◆ **RECORDS FOR THE TASK**
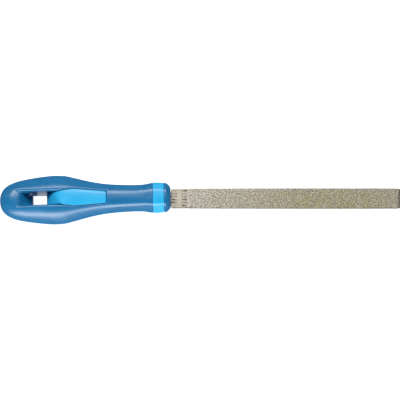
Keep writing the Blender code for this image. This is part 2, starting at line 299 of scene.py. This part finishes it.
def between(s, front, back, field, round_by):
    """The part of a shape between two distances behind the front face."""
    return larger(larger(field, front - s, round_by), s - back, round_by)


def pad_column(s, y):
    """Distance to an inlay pad's plan: straight sides, rounded front corners."""
    across = np.abs(y)
    sides = None
    for (s1, y1), (s2, y2) in zip(PAD_OUTLINE, PAD_OUTLINE[1:]):
        length = math.hypot(s2 - s1, y2 - y1)
        edge = ((across - y1) * (s2 - s1) - (s - s1) * (y2 - y1)) / length
        sides = edge if sides is None else larger(sides, edge, 0.05)
    return larger(larger(sides, PAD_OUTLINE[0][0] - s, PAD_CORNER), s - PAD_OUTLINE[-1][0])


def funnel_half(s, z):
    """Half width of the slot: upright walls that close in towards the back of the scoop."""
    depth = np.interp(s, FINE_S, FINE_DEPTH) - z
    close = np.clip((s - FUNNEL_FRONT) / FUNNEL_RUN, 0.0, 1.0)
    close = close * close * (3 - 2 * close)
    lean = np.maximum(FUNNEL_LEAN * (depth - FUNNEL_DEEP), -FUNNEL_FLARE) * (z > FUNNEL_LOWEST)
    return THROAT_HALF - close * lean


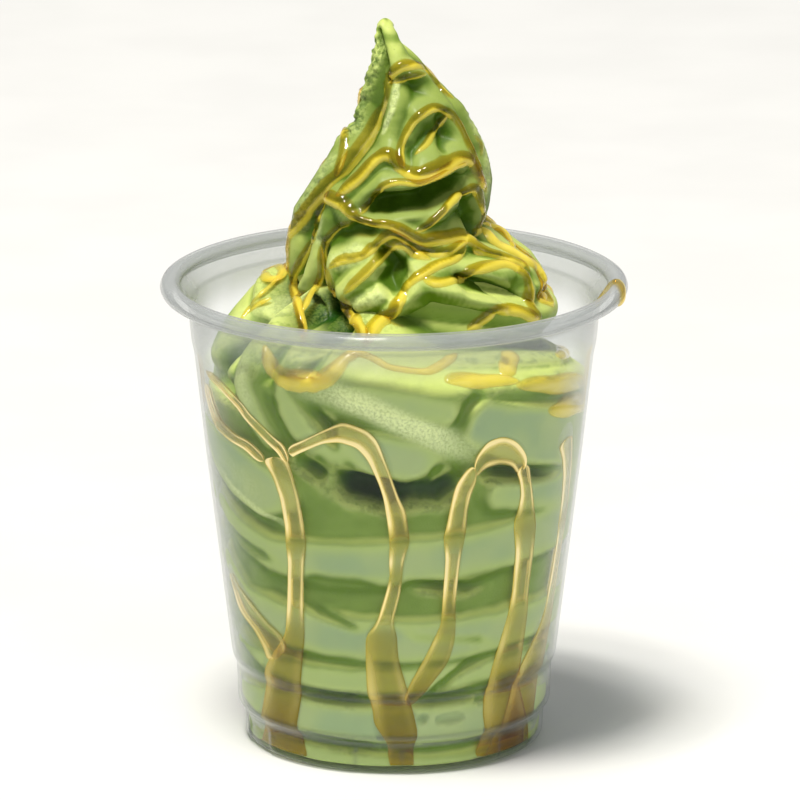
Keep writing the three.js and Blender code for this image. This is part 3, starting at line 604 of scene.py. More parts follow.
def folded_peak():
    """Radius of the peak: a core that lies behind the outline, the folds' ridges on it, and the
    hollows cut out as bell-shaped valleys."""
    outline = reach(HEIGHTS)
    total = outline - CORE_DEPTH * np.clip((PEAK_HEIGHT - HEIGHTS) / 9, 0.15, 1) + 0 * ANGLES
    paths = [(*cast(pixels, reach, middle), *fold) for pixels, *fold in FOLDS.values()]
    for i in range(BACK_FOLDS):
        angle, z = np.array(BACK_DRAPE).T
        paths.append((BACK_START + BACK_SPACING * i + angle, z - 1.5 * i, BACK_LIFT,
                      BACK_ROUNDNESS))
    for angle, z, lift, roundness in paths:
        steps = steps_along(angle, z, PEAK_UNROLLED, 0.8, lift)
        total = soft_max(total, outline + ridge(steps, reach, roundness, CORE_DEPTH), 0.2)
    for pixels, depth, width in HOLLOWS.values():
        total -= depth * near_path(pixels, width, 4 if depth > 3 else 2)
    return total


def free_radius():
    """Radius left free by the cup, seen from the leaning axis."""
    x, a = middle(HEIGHTS), np.radians(ANGLES)
    wall = inside_wall(HEIGHTS) + CONTACT
    free = -x * np.cos(a) + np.sqrt(wall ** 2 - (x * np.sin(a)) ** 2)
    return np.where(HEIGHTS < CUP_HEIGHT, free, np.inf)


def points_of(radius):
    """Points of a surface given by its table."""
    return round_about(ANGLES, radius, HEIGHTS, middle(HEIGHTS))


def above_and_below(table, rows):
    """A table moved down and up by so many rows, with its edges repeated."""
    padded = np.pad(table, ((rows, rows), (0, 0)), mode="edge")
    return padded[2 * rows:], padded[:-2 * rows]


def crest_of(radius, about=1.5):
    """How far each place stands out from its surroundings, taken that far (mm) about it: positive
    on crests and negative in creases and hollows."""
    across = int(about / (np.radians(ANGLE_STEP) * 22))
    above, below = above_and_below(radius, int(about / LEVEL_STEP))
    return radius - (above + below + np.roll(radius, across, 1) + np.roll(radius, -across, 1)) / 4


def facing_up(radius, about=0.6):
    """How far the surface faces up, from -1 to 1: minus its change of radius with height, over the
    length of its normal, averaged over the distance given (mm)."""
    rows = int(about / LEVEL_STEP)
    above, below = above_and_below(radius, rows)
    rise = (above - below) / (2 * rows * LEVEL_STEP)
    turn = (np.roll(radius, -3, 1) - np.roll(radius, 3, 1)) \
        / (6 * np.radians(ANGLE_STEP) * np.maximum(radius, 2))
    return -rise / np.sqrt(1 + rise ** 2 + turn ** 2)


def value_at(table, angle, z):
    """Value of a table at angles and heights, blended between its four nearest entries."""
    a = (angle % 360) / ANGLE_STEP
    b = np.clip((z - LEVELS[0]) / LEVEL_STEP, 0, len(LEVELS) - 1.001)
    i, j = np.floor(b).astype(int), np.floor(a).astype(int)
    f, g = b - i, a - j
    j, k = j % len(ANGLES), (j + 1) % len(ANGLES)
    lower, upper = (table[row, j] * (1 - g) + table[row, k] * g for row in (i, i + 1))
    return lower * (1 - f) + upper * f


def softened(table, columns=3, rows=4):
    """A table averaged with its neighbours, as finely as the mesh can follow, so that a steep edge
    that runs aslant has no teeth."""
    across = range(-columns, columns + 1)
    table = sum(np.roll(table, n, axis=1) for n in across) / len(across)
    padded = np.pad(table, ((rows, rows), (0, 0)), mode="edge")
    return sum(padded[n:n + len(table)] for n in range(2 * rows + 1)) / (2 * rows + 1)


def banks_of(name):
    """The two banks of a run on the wall as (angle, height) paths with as many points each, and
    how filled the run is there."""
    *sides, filled = RUNS[name]
    banks = [np.stack(cast(side, inside_wall, upright), -1) for side in sides]
    flat = banks[0] * (np.radians(WALL_UNROLLED), 1)
    count = max(8, int(np.linalg.norm(np.diff(flat, axis=0), axis=1).sum() / 0.6))
    t = np.linspace(0, 1, count)

    def evenly(values):
        return np.interp(t, np.linspace(0, 1, len(values)), values)

    left, right = (eased(np.stack([evenly(c) for c in bank.T], -1), 1.6) for bank in banks)
    return left, right, evenly(filled)


def honey_on_wall():
    """1 where honey lies between the ice cream and the wall and 0 away from it."""
    steps = []
    for name, angle in ALL_RUNS:
        left, right, _ = banks_of(name)
        half = np.linalg.norm((right - left) * (np.radians(WALL_UNROLLED), 1), axis=1) / 2
        steps.append([*((left + right) / 2 + (angle, 0)).T, half])
    return drawn(np.concatenate(steps, axis=1), at_wall, lambda squared, width:
                 1 - smooth_step(np.sqrt(squared) / width, 0.8, 1.05))


def bubble_dents():
    """Depth of the small bubbles against the wall, each a half ellipsoid."""
    depth = 0.0
    for (u, v), (a, b) in BUBBLES:
        angle, z = cast([(u, v), (u + a, v), (u, v + b)], inside_wall, upright)
        across = turned(ANGLES - angle[0]) / abs(angle[1] - angle[0])
        up = (HEIGHTS - z[0]) / abs(z[2] - z[0])
        depth = np.maximum(depth, BUBBLE_DEPTH * np.sqrt(np.clip(1 - across ** 2 - up ** 2, 0, 1)))
    return depth


def texture(radius, torn, seed, coarse=1.0):
    """Unevenness of scooped soft serve: soft swells, and a fine torn grain on the crests."""
    p = points_of(np.maximum(radius, 1))
    swell = 0.16 * clumps(p, 4.5, seed) + 0.08 * clumps(p, 1.8, seed + 3)
    grain = 0.5 * clumps(p, 1.1, seed + 5) + 0.36 * clumps(p, 0.6, seed + 9)
    return swell + coarse * torn * grain


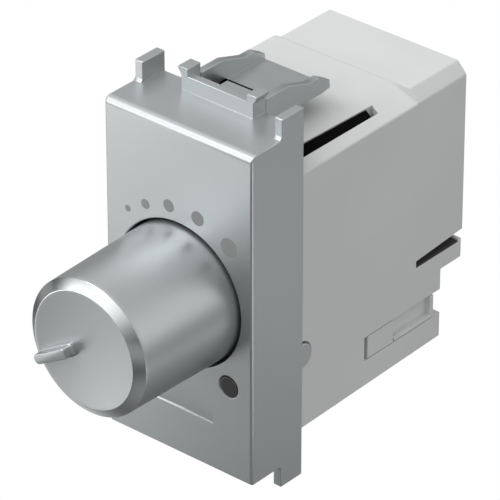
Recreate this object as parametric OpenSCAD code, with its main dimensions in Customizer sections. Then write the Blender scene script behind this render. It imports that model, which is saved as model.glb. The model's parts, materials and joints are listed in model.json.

◆ **DIRECTIVE**
Reproduce all of the entries word for word.

◆ **OUTPUT OF THE EXERCISE**
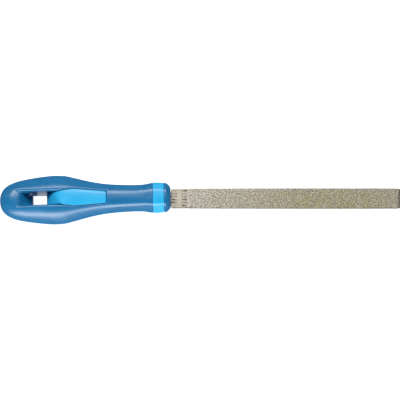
Keep writing the Blender code for this image. This is part 2, starting at line 299 of scene.py. This part finishes it.
def between(s, front, back, field, round_by):
    """The part of a shape between two distances behind the front face."""
    return larger(larger(field, front - s, round_by), s - back, round_by)


def pad_column(s, y):
    """Distance to an inlay pad's plan: straight sides, rounded front corners."""
    across = np.abs(y)
    sides = None
    for (s1, y1), (s2, y2) in zip(PAD_OUTLINE, PAD_OUTLINE[1:]):
        length = math.hypot(s2 - s1, y2 - y1)
        edge = ((across - y1) * (s2 - s1) - (s - s1) * (y2 - y1)) / length
        sides = edge if sides is None else larger(sides, edge, 0.05)
    return larger(larger(sides, PAD_OUTLINE[0][0] - s, PAD_CORNER), s - PAD_OUTLINE[-1][0])


def funnel_half(s, z):
    """Half width of the slot: upright walls that close in towards the back of the scoop."""
    depth = np.interp(s, FINE_S, FINE_DEPTH) - z
    close = np.clip((s - FUNNEL_FRONT) / FUNNEL_RUN, 0.0, 1.0)
    close = close * close * (3 - 2 * close)
    lean = np.maximum(FUNNEL_LEAN * (depth - FUNNEL_DEEP), -FUNNEL_FLARE) * (z > FUNNEL_LOWEST)
    return THROAT_HALF - close * lean


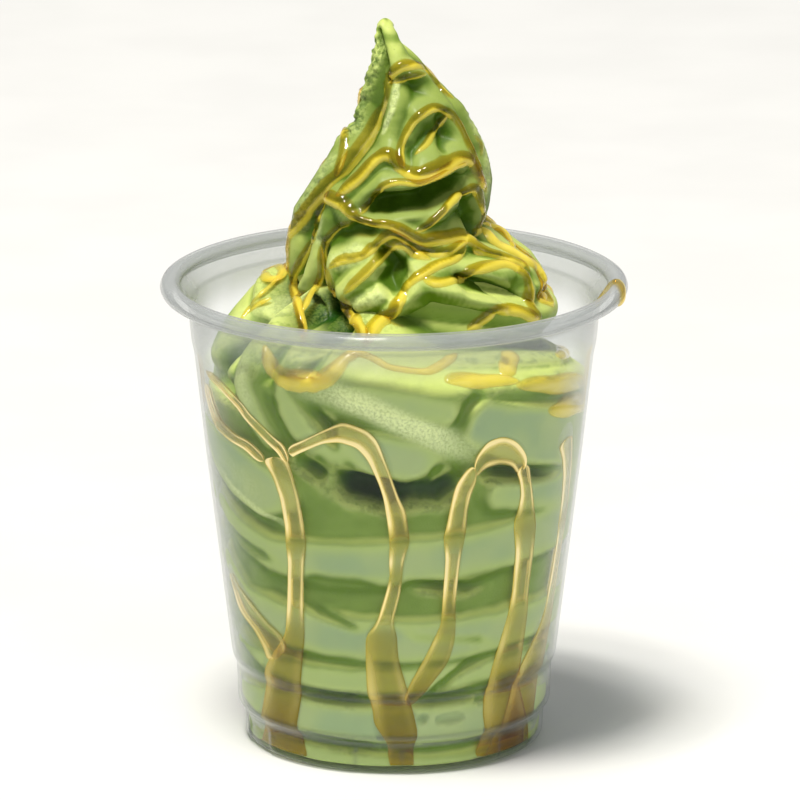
Keep writing the three.js and Blender code for this image. This is part 3, starting at line 604 of scene.py. More parts follow.
def folded_peak():
    """Radius of the peak: a core that lies behind the outline, the folds' ridges on it, and the
    hollows cut out as bell-shaped valleys."""
    outline = reach(HEIGHTS)
    total = outline - CORE_DEPTH * np.clip((PEAK_HEIGHT - HEIGHTS) / 9, 0.15, 1) + 0 * ANGLES
    paths = [(*cast(pixels, reach, middle), *fold) for pixels, *fold in FOLDS.values()]
    for i in range(BACK_FOLDS):
        angle, z = np.array(BACK_DRAPE).T
        paths.append((BACK_START + BACK_SPACING * i + angle, z - 1.5 * i, BACK_LIFT,
                      BACK_ROUNDNESS))
    for angle, z, lift, roundness in paths:
        steps = steps_along(angle, z, PEAK_UNROLLED, 0.8, lift)
        total = soft_max(total, outline + ridge(steps, reach, roundness, CORE_DEPTH), 0.2)
    for pixels, depth, width in HOLLOWS.values():
        total -= depth * near_path(pixels, width, 4 if depth > 3 else 2)
    return total


def free_radius():
    """Radius left free by the cup, seen from the leaning axis."""
    x, a = middle(HEIGHTS), np.radians(ANGLES)
    wall = inside_wall(HEIGHTS) + CONTACT
    free = -x * np.cos(a) + np.sqrt(wall ** 2 - (x * np.sin(a)) ** 2)
    return np.where(HEIGHTS < CUP_HEIGHT, free, np.inf)


def points_of(radius):
    """Points of a surface given by its table."""
    return round_about(ANGLES, radius, HEIGHTS, middle(HEIGHTS))


def above_and_below(table, rows):
    """A table moved down and up by so many rows, with its edges repeated."""
    padded = np.pad(table, ((rows, rows), (0, 0)), mode="edge")
    return padded[2 * rows:], padded[:-2 * rows]


def crest_of(radius, about=1.5):
    """How far each place stands out from its surroundings, taken that far (mm) about it: positive
    on crests and negative in creases and hollows."""
    across = int(about / (np.radians(ANGLE_STEP) * 22))
    above, below = above_and_below(radius, int(about / LEVEL_STEP))
    return radius - (above + below + np.roll(radius, across, 1) + np.roll(radius, -across, 1)) / 4


def facing_up(radius, about=0.6):
    """How far the surface faces up, from -1 to 1: minus its change of radius with height, over the
    length of its normal, averaged over the distance given (mm)."""
    rows = int(about / LEVEL_STEP)
    above, below = above_and_below(radius, rows)
    rise = (above - below) / (2 * rows * LEVEL_STEP)
    turn = (np.roll(radius, -3, 1) - np.roll(radius, 3, 1)) \
        / (6 * np.radians(ANGLE_STEP) * np.maximum(radius, 2))
    return -rise / np.sqrt(1 + rise ** 2 + turn ** 2)


def value_at(table, angle, z):
    """Value of a table at angles and heights, blended between its four nearest entries."""
    a = (angle % 360) / ANGLE_STEP
    b = np.clip((z - LEVELS[0]) / LEVEL_STEP, 0, len(LEVELS) - 1.001)
    i, j = np.floor(b).astype(int), np.floor(a).astype(int)
    f, g = b - i, a - j
    j, k = j % len(ANGLES), (j + 1) % len(ANGLES)
    lower, upper = (table[row, j] * (1 - g) + table[row, k] * g for row in (i, i + 1))
    return lower * (1 - f) + upper * f


def softened(table, columns=3, rows=4):
    """A table averaged with its neighbours, as finely as the mesh can follow, so that a steep edge
    that runs aslant has no teeth."""
    across = range(-columns, columns + 1)
    table = sum(np.roll(table, n, axis=1) for n in across) / len(across)
    padded = np.pad(table, ((rows, rows), (0, 0)), mode="edge")
    return sum(padded[n:n + len(table)] for n in range(2 * rows + 1)) / (2 * rows + 1)


def banks_of(name):
    """The two banks of a run on the wall as (angle, height) paths with as many points each, and
    how filled the run is there."""
    *sides, filled = RUNS[name]
    banks = [np.stack(cast(side, inside_wall, upright), -1) for side in sides]
    flat = banks[0] * (np.radians(WALL_UNROLLED), 1)
    count = max(8, int(np.linalg.norm(np.diff(flat, axis=0), axis=1).sum() / 0.6))
    t = np.linspace(0, 1, count)

    def evenly(values):
        return np.interp(t, np.linspace(0, 1, len(values)), values)

    left, right = (eased(np.stack([evenly(c) for c in bank.T], -1), 1.6) for bank in banks)
    return left, right, evenly(filled)


def honey_on_wall():
    """1 where honey lies between the ice cream and the wall and 0 away from it."""
    steps = []
    for name, angle in ALL_RUNS:
        left, right, _ = banks_of(name)
        half = np.linalg.norm((right - left) * (np.radians(WALL_UNROLLED), 1), axis=1) / 2
        steps.append([*((left + right) / 2 + (angle, 0)).T, half])
    return drawn(np.concatenate(steps, axis=1), at_wall, lambda squared, width:
                 1 - smooth_step(np.sqrt(squared) / width, 0.8, 1.05))


def bubble_dents():
    """Depth of the small bubbles against the wall, each a half ellipsoid."""
    depth = 0.0
    for (u, v), (a, b) in BUBBLES:
        angle, z = cast([(u, v), (u + a, v), (u, v + b)], inside_wall, upright)
        across = turned(ANGLES - angle[0]) / abs(angle[1] - angle[0])
        up = (HEIGHTS - z[0]) / abs(z[2] - z[0])
        depth = np.maximum(depth, BUBBLE_DEPTH * np.sqrt(np.clip(1 - across ** 2 - up ** 2, 0, 1)))
    return depth


def texture(radius, torn, seed, coarse=1.0):
    """Unevenness of scooped soft serve: soft swells, and a fine torn grain on the crests."""
    p = points_of(np.maximum(radius, 1))
    swell = 0.16 * clumps(p, 4.5, seed) + 0.08 * clumps(p, 1.8, seed + 3)
    grain = 0.5 * clumps(p, 1.1, seed + 5) + 0.36 * clumps(p, 0.6, seed + 9)
    return swell + coarse * torn * grain


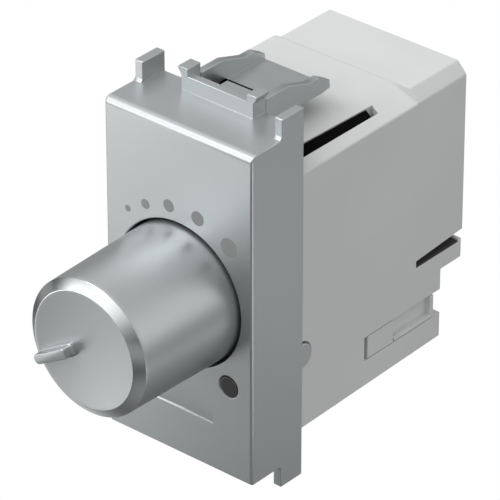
Recreate this object as parametric OpenSCAD code, with its main dimensions in Customizer sections. Then write the Blender scene script behind this render. It imports that model, which is saved as model.glb. The model's parts, materials and joints are listed in model.json.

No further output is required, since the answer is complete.